Assuming you have a map, I would first plot out all the different settlements. Towns, cities, villages, hamlets, outhouses - everything. Now connect them in straight lines. Completely straight. It doesn't matter if the lines go over an ocean or through a volcano; we'll modify them later. The point of the straight lines is that, whenever possible, roads will follow the shortest route from point $A$ to point $B$.
Sometimes the shortest route isn't a line. You probably have a few obstacles for each path. Here's what you do for some of the more common ones:
Water - If it's a ocean, either go all the way around via land or put a port on either side of it and connect the two sides with boats. I can assure you, bridges are not going to work for hundred-mile-long spans. Well, there are exceptions, but they're few and far between. And they're costly. So if you have to cross an ocean where the two landmasses aren't connected, just use a boat.
For lakes smaller than 10 miles in length across, hug the lakeshore. Sure, you could build a bridge, but you'd destroy a pristine environment. You can afford to go the long(er) way in order to save a habitat. For lakes larger than 10 miles in length. . . Well, the ocean rule applies. Either use ports or go the long way.
Rivers and streams are easy to cross. Just build a bridge. They're generally not too wide, so this shouldn't be hard. If the road follows a river (as many do), just have it run parallel. If it's at an angle such that a straight line would cross the river diagonally over the span of a dozen miles (or even just a mile), just have it run parallel for a while and then cross. Do what a runner would do: spend the shortest amount of time crossing as possible.
Another approach that I completely forgot is to use tunnels. These are perfect for going under moderately-sized bodies of water. The Channel Tunnel is one example. If you don't want to spoil the landscape or potentially block trade routes on rivers, simply build a tunnel. Now, there are other problems with building a tunnel - specifically, getting the machinery down there - but it might pay off.
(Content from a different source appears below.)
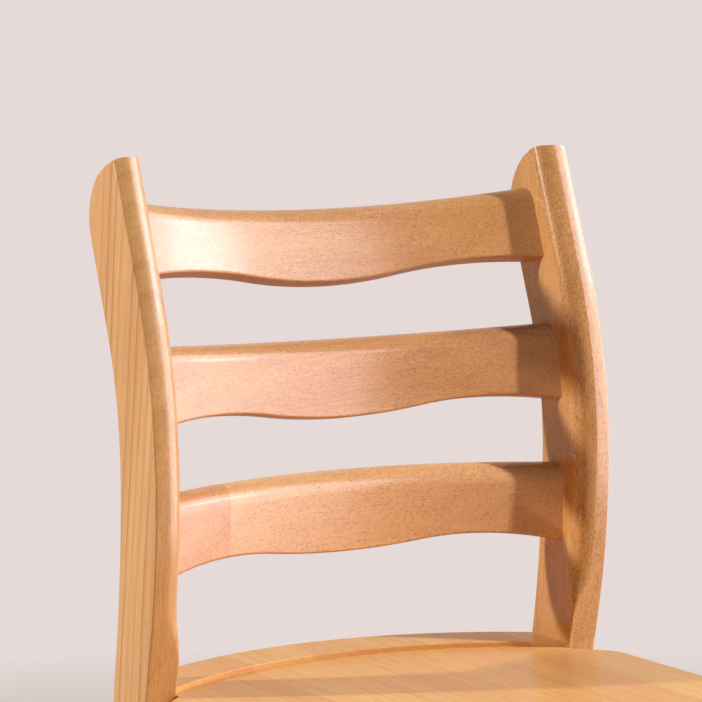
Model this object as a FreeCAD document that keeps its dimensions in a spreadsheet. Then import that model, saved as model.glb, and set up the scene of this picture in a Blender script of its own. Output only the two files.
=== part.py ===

Land - Mountains are tricky. Going over them is impractical; going under or through them is equally impractical. Go around them or, better yet, take a mountain pass (but exclude large trucks and other vehicles). A mountain pass means you can reduce how steep the road will be while still keeping it reasonably straight (i.e. not straying too far from its original route) and giving those in the vehicle a nice view. The same rules for tunnels apply here as they did for obstacles of water. The same goes for chasms and canyons with no water: Go the shortest way possible. Bridges are always handy.
One other thing to consider about routes with elevation changes is that going uphill or downhill creates a longer path than going on a flat surface. You have to travel vertically as well as horizontally, and thus you have more ground to cover. Therefore, even if you can go from $A$ to $B$ in a straight line as viewed from above, it may not be the shortest path if there are drastic elevation changes.
Obviously, not all your roads are going to be the same size. That's fine. Here's a trick I would use to figure out their size: treat them like field lines. The more people in a location, the more (or bigger) roads that come out of it. All field lines must start and end, and all roads must start and end. You just have to figure out where they go.
How your world will evolve
Your world will certainly change once roads spring up. Settlements will appear at crossroads, as well as at the intersection of roads and bodies of water, forming port cities. As roads grow, the settlements will grow, and as the settlements grow, the roads will, too. The two have a tight relationship. You need roads for settlements because you need to get from one to the other. People will venture out and explore the land, and start new settlements, and so there will be roads that lead there. Towns will spring up and die down, and so roads will be built and torn down.
The evolution of roads
The first roads will be trails, fit only for a few people to traverse at a time. They will be used just once: to get to a colony. Eventually, though, more people will come to the colony, and the trails will become paths, big enough for wagons to go on. What happens next depends on how the colony does. If it fails, the road will fall into disuse. But if it succeeds, the road will expand. If this colony eventually becomes fully part of a nation (I'm envisioning something like the American West here, except, for some strange reason, with forests), then the road will have an official designation - maybe an official name, instead of a casual nickname. It may become paved, or at least covered with gravel. Eventually, assuming that paving has developed, it will certainly be paved. From here on, the road will evolve based on the traffic that uses it. It could become a noisy highway or a winding back road. It all depends on where it goes to.